WORK TO COMPLETE
Extract the data exactly, missing nothing.

DATA EXCERPT
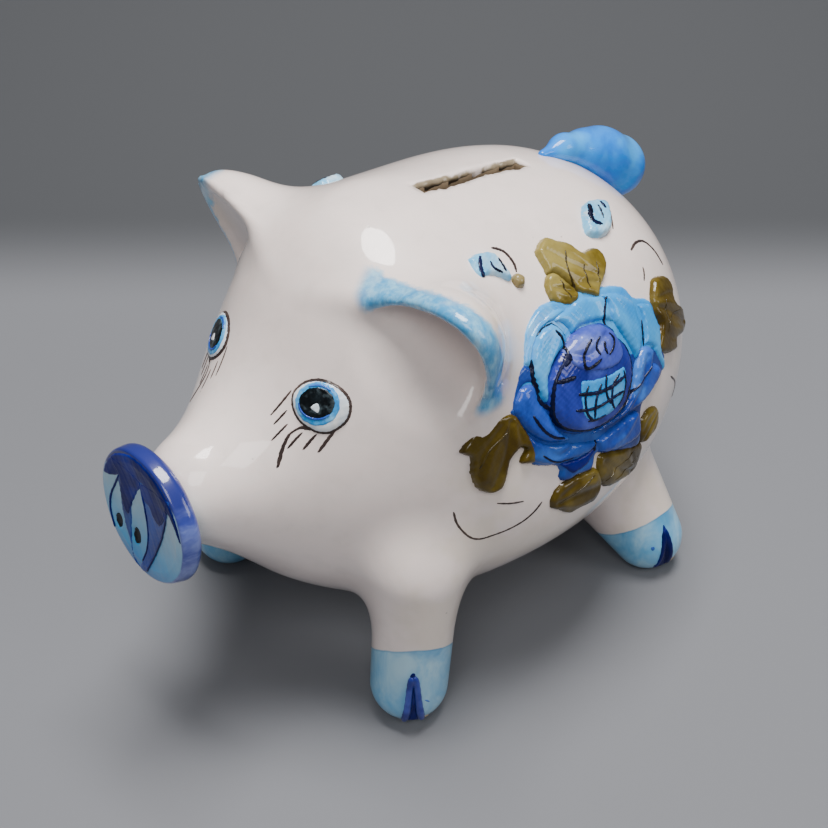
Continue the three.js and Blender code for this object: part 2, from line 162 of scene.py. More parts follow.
def ear_uvw(p):
    q = absx(p) - EO
    return q @ E1, q @ E2, q @ E3


def ear_solid(p):
    u, v, w = ear_uvw(p)
    d = par(u, v, w, 19.5, 25.5, 21.0)
    d = smax(d, w - 1.0, 3.0)
    return smax(d, -v - 8, 6)


def ear_hollow(p):
    u, v, w = ear_uvw(p)
    left = par(u, v, w, 16.6, 21.6, 12.0)
    right = par(u, v, w + 0.3, 15.0, 19.5, 2.6)
    return np.where(p[..., 0] > 0, left, right)


def trunk(p):
    """torso, head, barrel and legs, where the painter's lines lie"""
    f, r = legs(p)
    return smin(smin(core(p), f, 11.5), r, 8.0)


def skin_outer(p):
    """the glazed outside, without slot or hollow"""
    d = core(p)
    e = ear_solid(p)
    d = smin(d, e, 9.0)
    # the ear's hollow runs down into the cheek
    u, v, w = ear_uvw(p)
    h = smax(ear_hollow(p), -v - 3.0, 6.0)
    h = smax(h, -core(p) - 1.2, 5.0)
    d = smax(d, -h, 3.5)
    f, r = legs(p)
    d = smin(d, f, 11.5)
    d = smin(d, r, 8.0)
    d = smax(d, -p[..., 2], 1.6)
    return smax(d, p[..., 2] - 125.3, 1.5)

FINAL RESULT
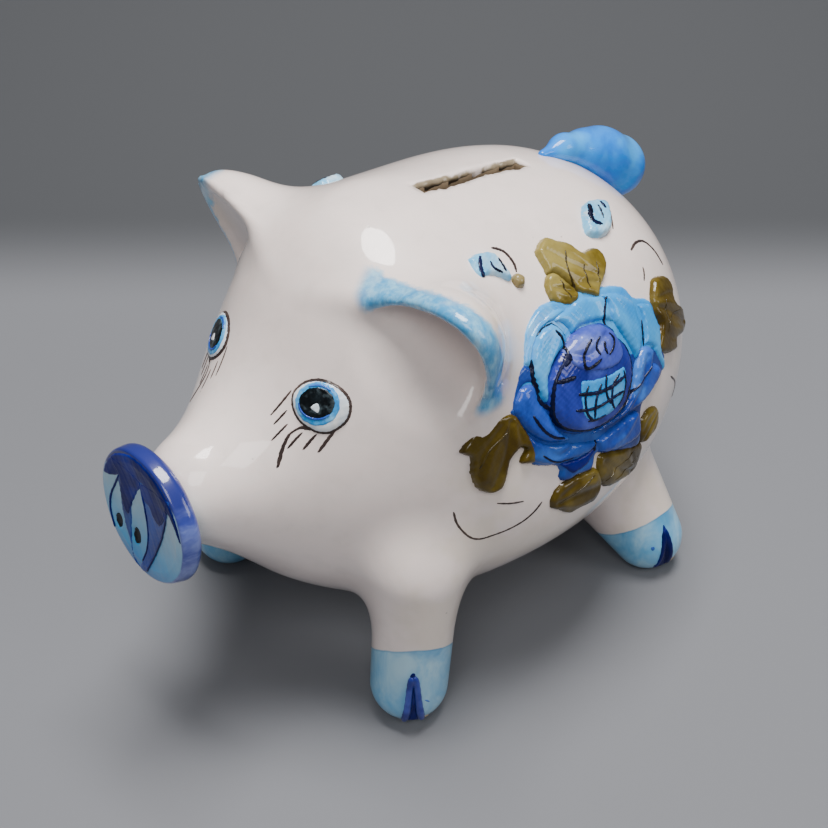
Continue the three.js and Blender code for this object: part 2, from line 162 of scene.py. More parts follow.
def ear_uvw(p):
    q = absx(p) - EO
    return q @ E1, q @ E2, q @ E3


def ear_solid(p):
    u, v, w = ear_uvw(p)
    d = par(u, v, w, 19.5, 25.5, 21.0)
    d = smax(d, w - 1.0, 3.0)
    return smax(d, -v - 8, 6)


def ear_hollow(p):
    u, v, w = ear_uvw(p)
    left = par(u, v, w, 16.6, 21.6, 12.0)
    right = par(u, v, w + 0.3, 15.0, 19.5, 2.6)
    return np.where(p[..., 0] > 0, left, right)


def trunk(p):
    """torso, head, barrel and legs, where the painter's lines lie"""
    f, r = legs(p)
    return smin(smin(core(p), f, 11.5), r, 8.0)


def skin_outer(p):
    """the glazed outside, without slot or hollow"""
    d = core(p)
    e = ear_solid(p)
    d = smin(d, e, 9.0)
    # the ear's hollow runs down into the cheek
    u, v, w = ear_uvw(p)
    h = smax(ear_hollow(p), -v - 3.0, 6.0)
    h = smax(h, -core(p) - 1.2, 5.0)
    d = smax(d, -h, 3.5)
    f, r = legs(p)
    d = smin(d, f, 11.5)
    d = smin(d, r, 8.0)
    d = smax(d, -p[..., 2], 1.6)
    return smax(d, p[..., 2] - 125.3, 1.5)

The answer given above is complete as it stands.